START MATERIAL

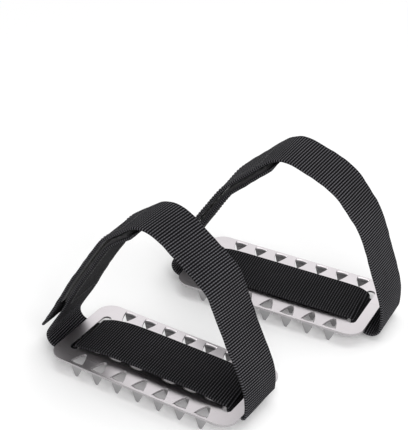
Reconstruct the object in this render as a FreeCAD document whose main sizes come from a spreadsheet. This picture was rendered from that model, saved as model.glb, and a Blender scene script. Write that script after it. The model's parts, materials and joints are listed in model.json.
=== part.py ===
"""A pair of strap-on ice crampons.

Each crampon is a stamped steel plate with 26 punched teeth and one length of flat webbing.
The webbing is threaded through the slot at each end of the plate, passes under both end bars,
and closes over the boot with a hook tape on its long end and a pile tape on its short end.

Each crampon is drawn in its own plate frame: u along the plate, v across it, z up, with zero
at the middle of the plate's top face. The finished pair stands on its tooth tips, with the
origin under the middle of the pair. Lengths are in millimetres.
"""
import FreeCAD, Part
import math
import os
import Sketcher

Vector = FreeCAD.Vector
Rotation = FreeCAD.Rotation
Placement = FreeCAD.Placement

THROUGH = 4            # a through cut's whole length, over the length of what it passes
CLOSE = 1e-6           # a stretch shorter than this is nothing
HALVINGS = 50          # steps of a search by halves
UPRIGHT = 0.9          # an edge whose heading rises more than this is upright

PAIR_SIZES = {
    "plate_length": (110.0, "spike plate, end to end"),
    "plate_width": (55.5, "spike plate, side to side"),
    "plate_thick": (1.2, "sheet thickness of plate and teeth"),
    "corner_radius": (9.0, "outer corners of the plate"),
    "end_bar": (6.5, "width of the bar outside each slot"),
    "slot_width": (5.0, "strap slot, along the plate"),
    "slot_spare": (1.9, "slot end beyond the webbing's edge"),
    "outer_teeth": (7, "teeth in each outer row"),
    "outer_pitch": (12.5, "tooth spacing in the outer rows"),
    "outer_fold": (2.1, "plate edge to the fold of the outer rows"),
    "inner_teeth": (3, "teeth in each half of an inner row"),
    "inner_pitch": (12.7, "tooth spacing in the inner rows"),
    "inner_start": (9.9, "middle of the plate to the first inner tooth"),
    "inner_fold": (15.0, "plate edge to the fold of the inner rows"),
    "tooth_width": (7.0, "width of a tooth at its fold"),
    "tooth_drop": (9.0, "plate's top face to the tooth tips"),
    "tooth_bow": (0.45, "bulge of a tooth's two curved sides"),
    "tip_flat": (0.9, "width of the blunt tip"),
    "punch_length": (8.2, "fold to apex of the punched opening"),
    "web_width": (30.0, "webbing width"),
    "web_thick": (1.5, "webbing thickness"),
    "tape_width": (25.0, "hook and pile tape width"),
    "hook_thick": (1.2, "hook tape thickness"),
    "pile_thick": (1.5, "pile tape thickness"),
    "thread_thick": (0.4, "stitching standing on the webbing"),
    "thread_width": (0.8, "width of a row of stitching"),
    "gap": (0.3, "clearance between pieces that part or slide"),
    "bar_gap": (0.4, "clearance between webbing and end bar"),
    "lean_cover": (0.5, "lean seat radius beyond half the webbing"),
    "lean_drop": (1.0, "plate's top face down to the lean axis"),
    "seat_share": (0.9, "end of the lean seat, over the height where it leaves the webbing"),
    "fold_height": (20.0, "plate's top face up to the short end's fold"),
    "tape_height": (23.5, "plate's top face up to the lower end of the tapes"),
    "tape_setback": (4.0, "end of the webbing or fold to the start of a tape"),
    "peel_setback": (8.5, "middle of the apex to the long end's peel line"),
    "short_setback": (6.0, "apex to the short end's cut"),
    "bow_in": (25.0, "plate end to where the run over the plate levels out"),
    "bow_curve": (60.0, "bend radius where the run levels out"),
    "pair_across": (97.9, "front plate middle to rear plate middle, across"),
    "pair_along": (16.0, "front plate middle to rear plate middle, along"),
    "pair_yaw": (5.5, "rear plate turned against the front one, degrees"),
}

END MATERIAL

EXERCISE BRIEF
Gather every line from the listing above in which "FreeCAD" appears, and copy those lines.

RESULT OF THIS TASK
Reconstruct the object in this render as a FreeCAD document whose main sizes come from a spreadsheet. This picture was rendered from that model, saved as model.glb, and a Blender scene script. Write that script after it. The model's parts, materials and joints are listed in model.json.
import FreeCAD, Part
Vector = FreeCAD.Vector
Rotation = FreeCAD.Rotation
Placement = FreeCAD.Placement